Dengan menikah, seseorang akan dapat menambah amalan kebajikan yang tidak bisa dilakukan ketika sebelum menikah. Seperti, mendidik istri serta anak dan memberikan nafkah kepada mereka. Rasulullah Shallallahu ‘alaihi wa sallam bersabda yang artinya,
“Apabila seorang laki-laki menafkahi keluarganya dan ia mengharap pahala darinya maka hal ini dinilai sebagai sedekah.” [H.R. Al-Bukhari dan Muslim]
Bahkan, jima’ pun bernilai ibadah di sisi Allah karena ini merupakan salah satu nafkah batin yang harus ditunaikan seorang suami.
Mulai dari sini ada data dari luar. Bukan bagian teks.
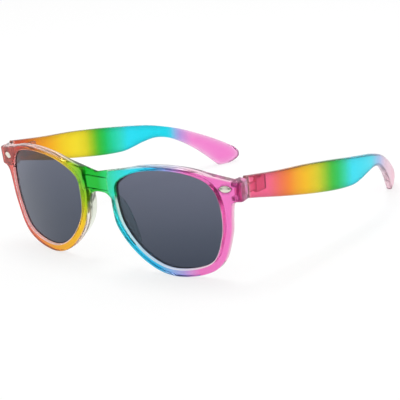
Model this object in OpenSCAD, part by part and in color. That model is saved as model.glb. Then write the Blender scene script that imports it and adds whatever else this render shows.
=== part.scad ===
// Moulded sunglasses with a wrapped front, two tinted lenses and folding temples.
// X runs across the face, Y runs back along the temples and Z is up.
// The open glasses stand on both rims and both temple tips, and the origin is
// the middle of that footprint.

/* [Lenses] */
// Width of one lens opening
lens_w = 51; // [46:0.5:56]
// Height of one lens opening
lens_h = 45.6; // [40:0.5:50]
// Thickness of a lens
lens_t = 1.8; // [1.4:0.1:2.0]
// How far a lens reaches into the groove of its rim
groove_depth = 0.8; // [0.5:0.1:1.0]

/* [Front] */
// Least distance between the two lens openings
bridge_gap = 19.2; // [16:0.2:24]
// Height of the bridge at its middle
bridge_h = 9.6; // [8:0.2:12]
// How far the bridge lies behind the faces of the rims
bridge_recess = 1.2; // [0.4:0.1:1.5]
// Thickness of the front
front_t = 3.8; // [3.6:0.1:4.4]
// Radius of the wrap, seen from above
wrap_r = 202; // [170:1:260]
// Lean of the front, with its top ahead of its bottom
front_tilt = 5.5; // [2:0.5:9]
// Width of the rim below the lens
rim_w = 2.7; // [2.2:0.1:3.6]
// Height of the end piece that carries the hinge
end_h = 9; // [8.6:0.1:11]
// How far the end piece stands out past the lens opening
end_reach = 9.5; // [8.5:0.1:12]

/* [Nose pads] */
// How far a nose pad reaches behind the rim
pad_reach = 5.2; // [3:0.1:7]
// Thickness of a nose pad at its middle
pad_t = 2.6; // [2:0.1:3.2]
// Angle at which the pads spread towards the back
pad_splay = 16; // [8:1:24]

/* [Temples] */
// Length of a temple from its butt joint to its tip
temple_len = 150; // [135:1:160]
// Thickness of a temple
temple_t = 3.2; // [2.8:0.1:3.4]
// Height of a temple at its butt joint
temple_root_h = 9.7; // [9:0.1:11]
// Outward bow of a temple
temple_bow = 6.6; // [3:0.2:9]
// Angle to which a temple bends inward behind the ear
temple_tip_in = 26.5; // [16:0.5:32]

/* [Hinges] */
// Outside diameter of the hinge barrels
barrel_d = 3.2; // [3:0.1:3.4]
// Height of the middle barrel, on the temple
knuckle_h = 3.7; // [3:0.1:4]
// Height of each outer barrel, on the front
lug_h = 2; // [1.6:0.1:2.2]
// Diameter of the hinge screw
screw_d = 1.4; // [1.2:0.1:1.6]
// Diameter of the screw's head
screw_head_d = 2.6; // [2.2:0.1:3]
// Radial play of the screw in the barrels
screw_play = 0.03; // [0.02:0.01:0.05]
// Gap between faces that move past each other
hinge_gap = 0.12; // [0.1:0.01:0.2]

/* [Studs] */
// Length of the pointed metal stud
stud_l = 5.6; // [4:0.1:6.2]
// Height of the stud
stud_h = 3; // [2:0.1:3.6]
// Thickness of the stud's plate
stud_t = 0.9; // [0.6:0.1:1.2]
// How far the stud stands proud of the front
stud_proud = 0.25; // [0.05:0.05:0.4]

/* [Hidden] */

// Clearances and small sizes
fit = 0.05;
lens_set = 1.1;
pocket_play = 0.1;
pin_d = 1;
pin_l = 1.5;
screw_head_t = 0.7;
slot_w = 0.4;
slot_depth = 0.35;
butt_reach = 0.7;
barrel_play = 0.25;
web_l = 5;
rib_set = 0.4;
rib_l = 7;
boss_t = 1.1;
boss_l = 6.5;
boss_h = 6;
corner_r = 0.9;
arch_h = 3.6;
bridge_flare = 12;
bridge_flare_h = 4.6;
bridge_root = 9;
bridge_foot = 2.5;
brow_l = 24;
brow_hump = 20;
brow_hump_h = 4.7;
brow_slope = 15.8;
pad_thin = 0.2;
pad_set = 0.3;
big = 400;
steps = 7;

// Shape of a lens opening: places about its middle, in halves of its size
LENS_SHAPE = [[-1, 0.50], [-0.91, 0.71], [-0.41, 0.95], [0.17, 1], [0.69, 0.88], [0.93, 0.62],
              [1, 0.21], [0.95, -0.30], [0.71, -0.83], [0.04, -1], [-0.50, -0.75], [-0.90, -0.18]];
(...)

Rasulullah Shallallahu ‘alaihi wa sallam bersabda,
“Sesungguhnya setiap tasbih adalah sedekah, setiap takbir adalah sedekah, setiap tahmid adalah sedekah, setiap tahlil adalah sedekah, memerintahkan kepada yang ma’ruf adalah sedekah, melarang kemungkaran adalah sedekah dan dalam setiap jima’ kalian dengan istri adalah sedekah.” [H.R. Muslim].
Yang keempat: Dalam rangka memperbanyak jumlah umat Muhammad.
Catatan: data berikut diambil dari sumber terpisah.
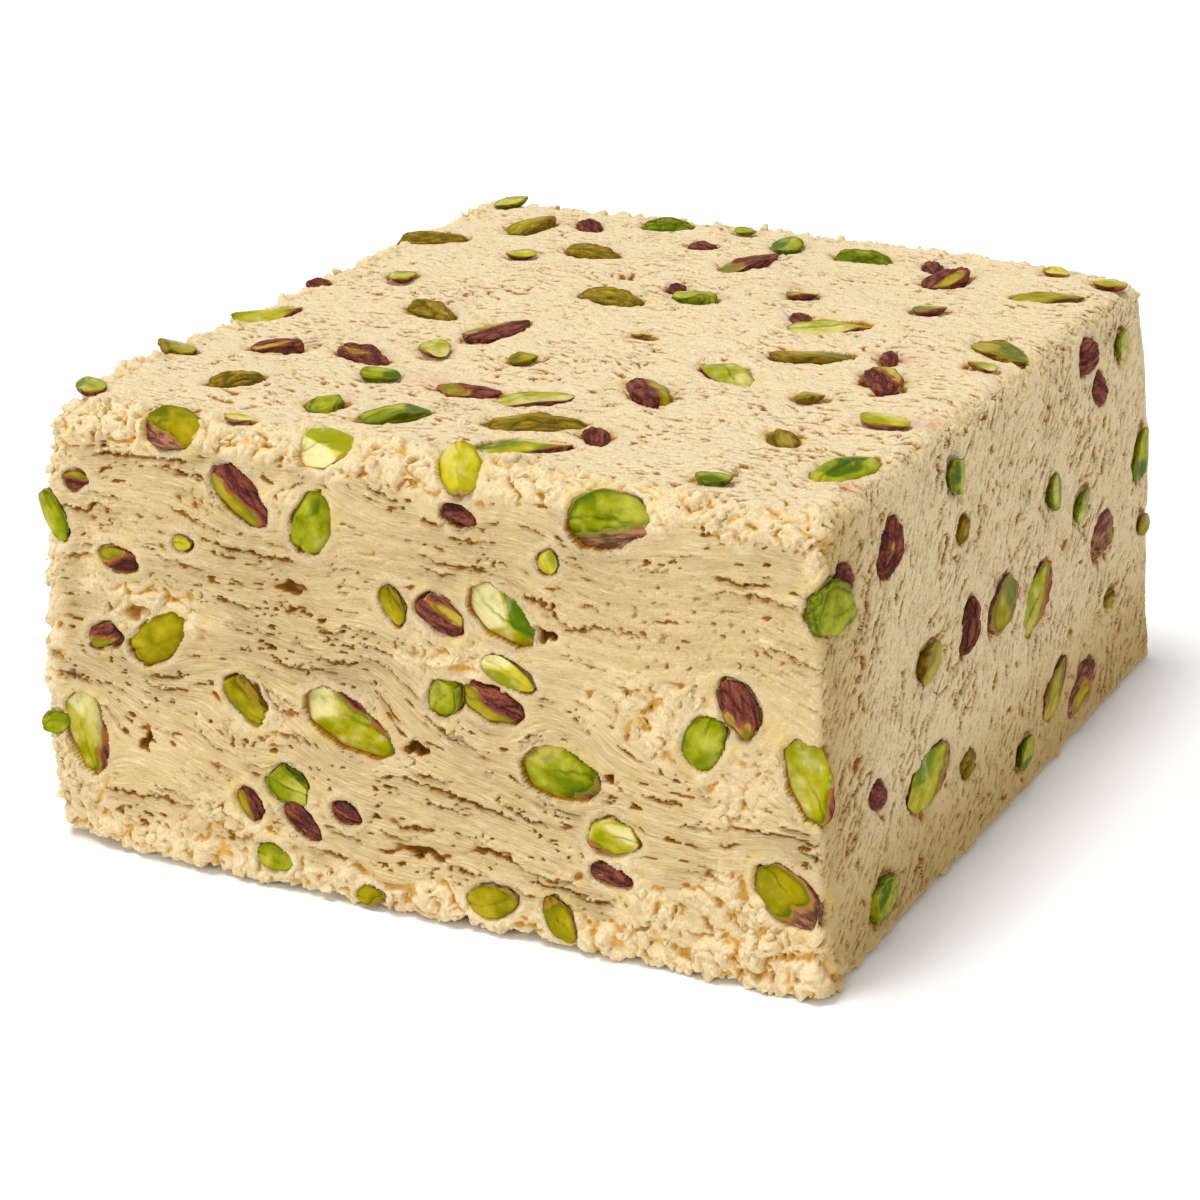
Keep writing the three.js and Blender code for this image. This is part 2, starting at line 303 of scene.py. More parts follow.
RIGHT_CHIPS = (
    (55.5, 67, 8, 5.5, -30, "half", "green"), (59, 57, 5.5, 4, 30, "dome", "olive"),
    (43, 40, 10, 6.5, 5, "half", "olive"), (23, 25, 8, 5, -30, "dome", "purple"),
    (61, 16, 6, 5, 20, "dome", "olive"), (88, 8, 8, 5, 20, "half", "green"),
    (105, 50, 7.5, 6, 0, "half", "green"), (119.5, 43, 9, 5.5, 10, "half", "green"),
    (152, 43, 10, 6.5, 75, "half", "green"), (129.5, 61.5, 9.5, 6, -40, "dome", "purple"),
    (143, 66.5, 9, 5, -10, "half", "green"), (154, 29, 6, 4, 0, "half", "olive"),
    (9, 64.5, 7, 4.5, -30, "dome", "purple"), (136, 20, 6, 3, 5, "dome", "olive"),
)
SHADES = ("bright", "green", "olive", "purple", "pale")
SHADE_SHARES = (0.28, 0.22, 0.2, 0.25, 0.05)  # how many of the scattered kernels have each look
CHIP_SEED = 500  # the first chip's seed
# How many kernels are scattered over each hidden face, and a seed for their places.
HIDDEN = {"back": (40, 5), "left": (42, 6)}
HIDDEN_WHOLE = 0.4  # the share of them that are whole or split
HIDDEN_LENGTHS = ((10, 16), (4, 9))  # from and to which length the whole ones and the chopped ones are
HIDDEN_MARGINS = (6, 7)  # how far from a face's upright and level edges they stay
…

Banyaknya jumlah umat Islam merupakan perkara yang disyariatkan. Rasulullah Shallallahu ‘alaihi wa sallam gembira dan bangga tatkala umatnya merupakan umat yang besar. Hal ini bisa dicapai dengan pernikahan yang halal.
Bahkan, Rasulullah Shalallahu ‘alaihi wa sallam tidak membolehkan seorang shahabat untuk menikah dengan wanita yang mandul yang tidak bisa memberikan keturunan. Dalam sebuah riwayat disebutkan,
“Seseorang datang kepada Nabi Shalallahu ‘alaihi wa sallam kemudian mengatakan, ‘Sesungguhnya aku telah meminang seorang wanita yang memiliki kemuliaan nasab (keturunan) dan kecantikan. Hanya saja, ia tidak bisa mempunyai anak (mandul). Apakah aku boleh menikahinya?’ Rasulullah Shalallahu ‘alaihi wa sallam menjawab, ‘Tidak.’ kemudian orang ini pun datang kepada Nabi Shalallahu ‘alaihi wa sallam kedua kalinya kemudian ketiga kalinya (dia bertanya semisal yang pertama) maka Rasulullah akhirnya menjawab, ‘Nikahilah wanita yang penyayang lagi banyak anak karena aku akan bangga dengan banyaknya kalian di antara umat umat.’” [H.R. Abu Dawud, dishahihkan oleh Asy-Syaikh Al-Albani rahimahullah]. Allahu a’lam.